The United States needs firm government safety regulation because public and private incentives differ when it comes to nuclear power. The industry’s economic interests generally dictate safe operation, but sometimes complacency sets in, or a company’s management tries to cut corners. The safety performance of U.S. nuclear plants, as measured by the NRC, has in fact improved over the years. But doubts remain over how the NRC deals with outliers, such as Ohio’s Davis-Besse, which had a close brush with a very serious accident in 2003 shortly after having received top grades from the NRC in all 18 safety categories shortly before.
The Fukushima accident, especially because it happened in a wealthy industrialized country and involved plants of U.S. design, is a warning that should be heeded. Washington needs to reexamine not only U.S. reactors’ safety systems but also the fundamentals of the U.S. approach to nuclear safety. That means looking at how the NRC balances the costs and benefits in deciding whether to require safety upgrades, and whether some of the most vulnerable plants should be operating at all.
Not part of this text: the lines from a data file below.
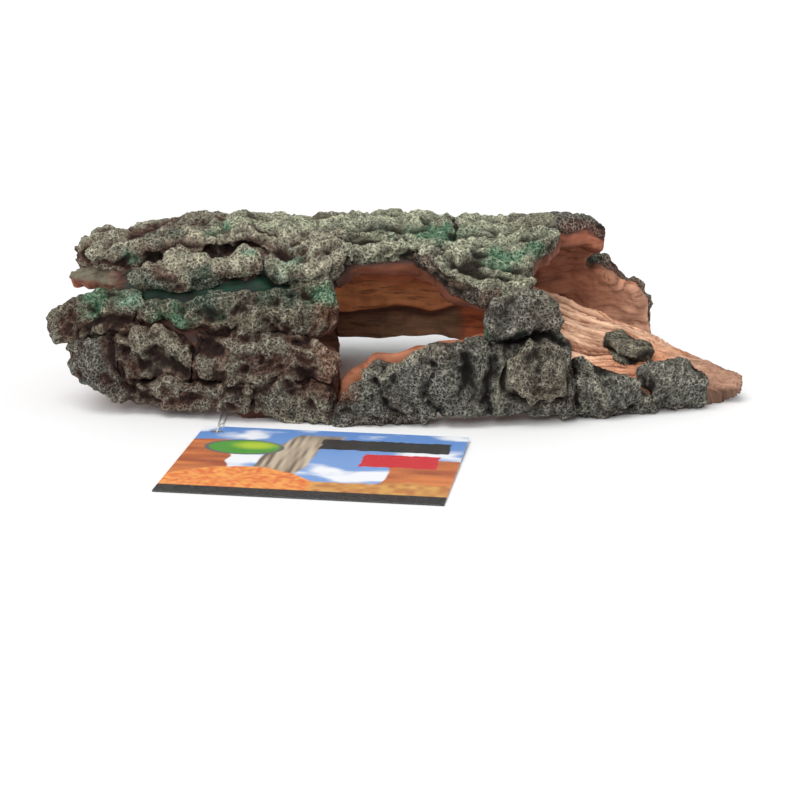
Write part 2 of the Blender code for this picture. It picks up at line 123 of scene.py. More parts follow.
# crests that the dry brush caught: width, height, points
RIDGES = [
    (0.9, 1.5, [(8, 64), (15, 56), (21.5, 48), (30, 39), (38, 38)]),
    (0.8, 0.9, [(4, 68), (14, 63), (22, 57)]),
    (0.7, 0.8, [(10, 66), (20, 60), (30, 51), (38, 46)]),
    (1.2, 1.1, [(-104, 63), (-92, 61), (-80, 62)]),
    (1.3, 1.3, [(-88, 45), (-78, 52), (-74, 56), (-70, 50), (-58, 51), (-48, 55)]),
    (1.3, 1.3, [(-42, 53), (-36, 49), (-30, 51), (-23, 56)]),
    (1.0, 0.9, [(-18, 62), (-8, 63), (3, 66)]),
    (1.1, 1.2, [(37, 9), (37, -2), (44, -5), (53, -3), (55, 4)]),
    (1.0, 1.2, [(66, 10), (73, 5), (79, -2), (84, -9)]),
    (1.0, 1.0, [(60, 10), (66, 0), (70, -12)]),
    (1.0, 0.9, [(62, 4), (59, -6), (62, -14)]),
    (1.1, 1.0, [(-48, -1), (-49.5, -7), (-51, -13)]),
    (1.0, 1.0, [(-92, 9), (-86, 6), (-80, 10), (-72, 9)]),
    (1.0, 1.0, [(33, 12), (34, 2), (33, -10)]),
    (1.0, 1.0, [(32, 30), (38, 34), (45, 33), (50, 26)]),
    (1.0, 0.9, [(-18, -3), (-10, 2), (0, 3), (10, 7)]),
    (1.0, 0.9, [(-60, 10), (-50, 9), (-40, 11), (-28, 8)]),
    (1.1, 1.1, [(-100, 119), (-70, 116), (-40, 121)]),
    (1.1, 1.1, [(-20, 142), (10, 140), (38, 144)]),
    (1.0, 1.0, [(-100, 160), (-70, 163), (-40, 158)]),
]

# ---- paint, as sRGB ---------------------------------------------------------------------------
GREY_BARK, PALE_BARK, DARK_BARK = (142, 137, 117), (156, 150, 128), (101, 99, 88)
OLIVE_BARK, ROOF_BARK, LOWER_BARK = (110, 102, 82), (166, 168, 141), (122, 113, 95)
BROWN_BARK, RUST, DEEP_WOOD = (98, 78, 62), (112, 62, 46), (54, 34, 27)
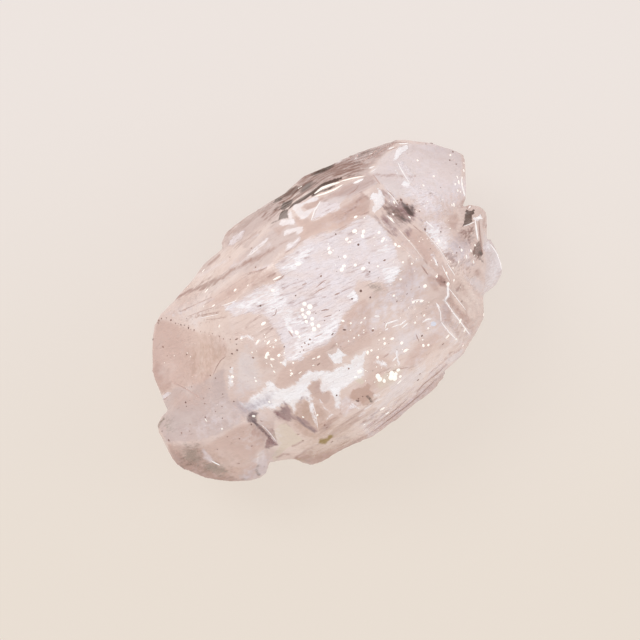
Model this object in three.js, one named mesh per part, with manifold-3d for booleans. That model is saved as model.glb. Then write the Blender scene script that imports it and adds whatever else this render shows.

The NRC has a highly skilled staff for dealing with day-to-day technical issues, but the agency has trouble confronting larger safety issues, especially those that threaten the prospects of commercial nuclear power or raise questions about its previous license approvals. The five appointed NRC commissioners currently monopolize all authority -- both state and federal -- over nuclear power plant safety. A state government cannot reject a nuclear facility within its borders on grounds of safety; only the NRC can do so.
In the wake of the Japanese nuclear crisis, it is time for Washington to reconsider this arrangement and allow states to decide for themselves.